"Ghosting emotions": An open door for transiting intimacy in contemporary Spain



emotions, love, ghosting, neoliberal emotional regime, intimacy


Ghosting has mostly been associated with app-dating. However, our research addresses ghosting as a broader field of face-to-face avoidance practices. The article highlights the role of avoidance in emotional practices to maintain ongoing relationships. In the case of contemporary Spain, the structural uncertainty that permeates intimate relationships—related to neoliberalism’s emphasis on individualism in the shaping of subjectivities—is reinforced by the tension in the coexistence of romantic and confluent models of love, which translates into a lack of scripts when it comes to dealing with intimacy.
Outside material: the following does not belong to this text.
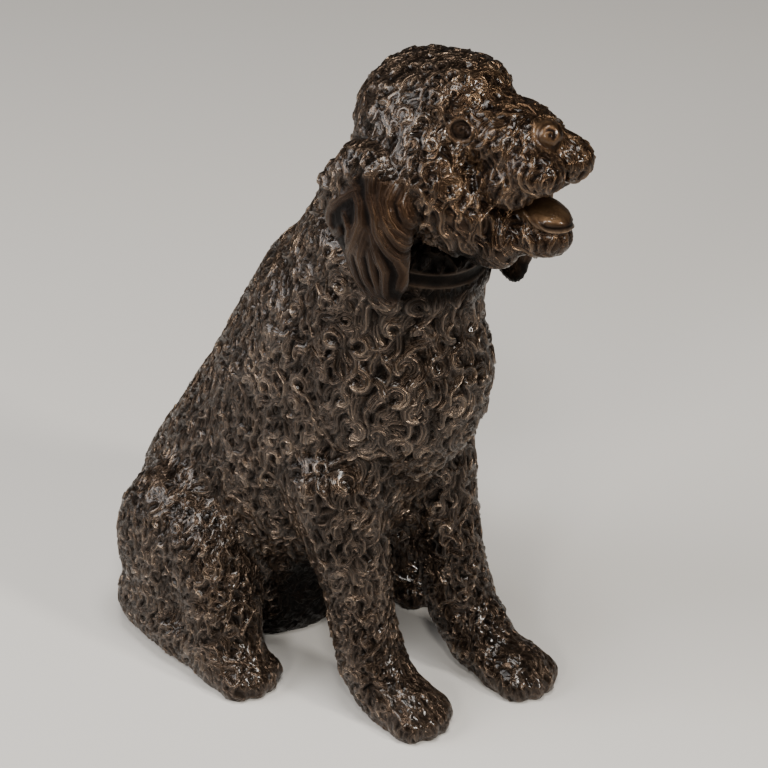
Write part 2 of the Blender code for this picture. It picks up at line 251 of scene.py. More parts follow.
def socket_centre(eye):
    """Middle of the dish that an eye looks out of."""
    return np.array(eye, dtype=float) + SOCKET_REACH * eye_look(eye)


def clay_distance(points):
    """Distance from each point to the smooth figure, below its coat.

    The last number of each melt and gather is the width of its fillet.
    """
    figure = melt(trunk_distance(points), ball(points, *BELLY), 34)
    figure = melt(figure, ball(points, *CHEST), 34)
    head = gather(points, HEAD, 15)
    head = melt(head, gather(points, MOUSTACHE, 5), 8)
    figure = melt(figure, head, 20)
    figure = melt(figure, gather(points, JAW, 8), 6)
    for thigh in THIGHS:
        figure = melt(figure, ball(points, *thigh), 16)
    for foreleg in (RIGHT_FORELEG, LEFT_FORELEG):
        figure = melt(figure, limb(points, foreleg), 16)
    for hind in (RIGHT_HOCK, LEFT_HOCK, RIGHT_SHIN, LEFT_SHIN):
        figure = melt(figure, limb(points, hind), 12)
    for palm, toes in paw_masses():
        figure = melt(figure, ball(points, *palm), 10)
        for toe in toes:
            figure = melt(figure, ball(points, *toe), 4)
    figure = melt(figure, limb(points, TAIL), 5)
    figure = melt(figure, ear_distance(points), 5)
    figure = melt(figure, ball(points, *TONGUE), 3)
    for eye in EYES:
        dish = SOCKET_RADIUS - np.linalg.norm(points - socket_centre(eye), axis=1)
        figure = -melt(-figure, -dish, 4)
    figure = melt(figure, eye_distance(points), 1.5)
    return melt(figure, ball(points, *NOSE), 2)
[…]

Drawing on the results of an ethnographic research project based on interviews with adults in the city of Madrid, we examine the ways in which social actors adapt their behavior to the context through what we have called ghosting emotions. This analytical tool accounts for those individual strategies, which, as a result of an exercise of emotional reflexivity, limit relationality by avoiding certain social practices in the shaping of intimacy. Thus, this article shows the concrete processes through which actors develop patterns shaping structural dimensions in contemporary intimacies when facing uncertainties. To safeguard individuality within relationships, these practices function as a means of enhancing a sense of control by leaving an open door.